Fig. B.1.3: Schematic top-view of the world’s first UHV attosecond apparatus: the AS-3 beamline at MPQ. The back plate of the preparation chamber is rotatable so that the manipulator with the sample can be moved to different ports for target

Coherent electron dynamics and dephasing in isolated molecules and molecular nano-architectures

Here we aim at the control of electron wavepacket motion on molecular length scales and on few-femtosecond time scales where the nuclear coordinates are frozen. The studies hold promise of gaining unprecedented insight into intra- as well as inter-molecular charge and energy transport and electronic dephasing in molecules placed in different environments (cf. the selected publications for first results and methodology).

We shall address dephasing, energetic dynamics and dynamics of attosecond charge transfer in molecules and molecular nanosystems in specific environments. The understanding of these topics is important for many fields in science and technology, such as molecular electronics, solar cells and electronically stimulated materials modification. Attosecond measurement techniques to be used include few-femtosecond-UV-pump / attosecond-XUV-probe spectroscopy and triggering processes with attosecond XUV pulses and interrogating the unfolding dynamics by capturing outgoing (primary or secondary) electrons by means of attosecond streaking. The experiments are carried out in a UHV apparatus accommodating the attosecond tools and diagnostics along with complete equipment for surface preparation and characterisation (see Fig. B.1.3).

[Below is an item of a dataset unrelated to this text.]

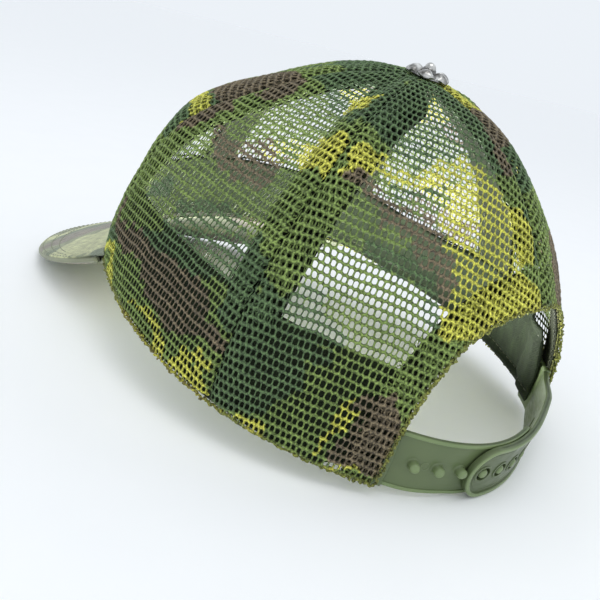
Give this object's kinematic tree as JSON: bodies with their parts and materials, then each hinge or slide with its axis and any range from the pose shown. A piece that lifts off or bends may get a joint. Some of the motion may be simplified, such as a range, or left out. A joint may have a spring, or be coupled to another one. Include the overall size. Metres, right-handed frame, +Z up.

Ultrathin films with exquisite control of layer composition will be examined. Functional molecular species including photoactive or photoswitchable units and molecular wires, will be incorporated in nanoscale environments to achieve responsive assemblies and organised architectures. In particular, we shall address systems based on technologically relevant titanium oxide surfaces, e.g. employed for dye-sensitised solar cells and as catalyst supports.They will be functionalised with metal-organic complexes such as metalloporphyrins. The surface engineering will be explored by concomitant molecular-level scanning tunneling microscopy and synchrotron investigations which allow for in-depth scrutiny of order and electronic characteristics. Cooperations with M. Zharnikov (U. Heidelberg) and M. Thoss (already partner during 1st fp and now at U. Erlangen) will be continued.